If $X$ is any normally distributed normal random variable then Figure 12.2 "Cumulative Normal Probability" can also be used to compute a probability of the form $P(a < X < b)$ by means of the following equality.

If $X$ is a normally distributed random variable with mean $\mu$ and standard deviation $\sigma$, then

$P(a < X < b)=P\left(\frac{a-\mu}{\sigma} < Z < \frac{b-\mu}{\sigma}\right)$

where $Z$ denotes a standard normal random variable. $a$ can be any decimal number or $-\infty ; b$ can be any decimal number or $\infty$.

The new endpoints $(a-\mu) / \sigma$ and $(b-\mu) / \sigma$ are the $z$-scores of $a$ and $b$ as defined in Section 2.4.2 in Chapter 2 "Descriptive Statistics".

Figure 5.14 "Probability for an Interval of Finite Length" illustrates the meaning of the equality geometrically: the two shaded regions, one under the density curve for $X$ and the other under the density curve for $Z$, have the same area. Instead of drawing both bell curves, though, we will always draw a single generic bell-shaped curve with both an $x$-axis and a $z$-axis below it.

Figure 5.14 Probability for an Interval of Finite Length ### Example 9

Let $X$ be a normal random variable with mean $\mu=10$ and standard deviation $\sigma=2.5$. Compute the following probabilities.

a. $P(X < 14)$.

b. $P(8 < X < 14)$.

Solution:

a. See Figure 5.15 "Probability Computation for a General Normal Random Variable".

\begin{aligned}P(X < 14) &=P\left(Z < \frac{14-\mu}{\sigma}\right) \\&=P\left(Z < \frac{14-10}{2.5}\right) \\&=P(Z < 1.60) \\&=0.9452 \end{aligned}

Figure 5.15 Probability Computation for a General Normal Random Variable a.

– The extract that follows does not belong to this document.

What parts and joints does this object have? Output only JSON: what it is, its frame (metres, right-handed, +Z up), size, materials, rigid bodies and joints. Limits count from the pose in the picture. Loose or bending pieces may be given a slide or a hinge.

See Figure 5.16 "Probability Computation for a General Normal Random Variable".

\begin{aligned}P(8 < X < 14) &=P\left(\frac{8-10}{2.5} < Z < \frac{14-10}{2.5}\right) \\&=P(-0.80 < Z < 1.60) \\&=0.9452-0.2119 \\&=0.7333\end{aligned}

Figure 5.16 Probability Computation for a General Normal Random Variable ### Example 10

The lifetimes of the tread of a certain automobile tire are normally distributed with mean 37,500 miles and standard deviation 4,500 miles. Find the probability that the tread life of a randomly selected tire will be between 30,000 and 40,000 miles.

Solution:

Let $X$ denote the tread life of a randomly selected tire. To make the numbers easier to work with we will choose thousands of miles as the units. Thus $\mu=37.5, \sigma=4.5$, and the problem is to compute $P(30 < X < 40)$. Figure 5.17 "Probability Computation for Tire Tread Wear" illustrates the following computation:

Figure 5.17 Probability Computation for Tire Tread Wear \begin{aligned}P(30 < X < 40) &=P\left(\frac{30-\mu}{\sigma} < Z < \frac{40-\mu}{\sigma}\right) \\&=P\left(\frac{30-37.5}{4.5} < Z < \frac{40-37.5}{4.5}\right) \\&=P(-1.67 < Z < 0.56) \\&=0.7123-0.0475 \\&=0.6648\end{aligned}

Note that the two $z$-scores were rounded to two decimal places in order to use Figure 12.2 "Cumulative Normal Probability".

### Example 11

Scores on a standardized college entrance examination (CEE) are normally distributed with mean 510 and standard deviation 60. A selective university considers for admission only applicants with CEE scores over 650. Find percentage of all individuals who took the CEE who meet the university's CEE requirement for consideration for admission.

Solution:

Let $X$ denote the score made on the CEE by a randomly selected individual. Then $X$ is normally distributed with mean 510 and standard deviation 60. The probability that $X$ lie in a particular interval is the same as the proportion of all exam scores that lie in that interval. Thus the solution to the problem is $P(X > 650)$, expressed as a percentage. Figure 5.18 "Probability Computation for Exam Scores" illustrates the following computation:

Figure 5.18 Probability Computation for Exam Scores \begin{aligned}P(X > 650) &=P\left(Z > \frac{650-\mu}{\sigma}\right) \\&=P\left(Z > \frac{650-510}{60}\right) \\&=P(Z > 2.33) \\&=1-0.9901 \\&=0.0099\end{aligned}

The proportion of all CEE scores that exceed 650 is $0.0099$, hence $0.99 \%$ or about $1 \%$ do.

### Key Takeaway

• Probabilities for a general normal random variable are computed using Figure 12.2 "Cumulative Normal Probability" after converting $x$-values to z-scores.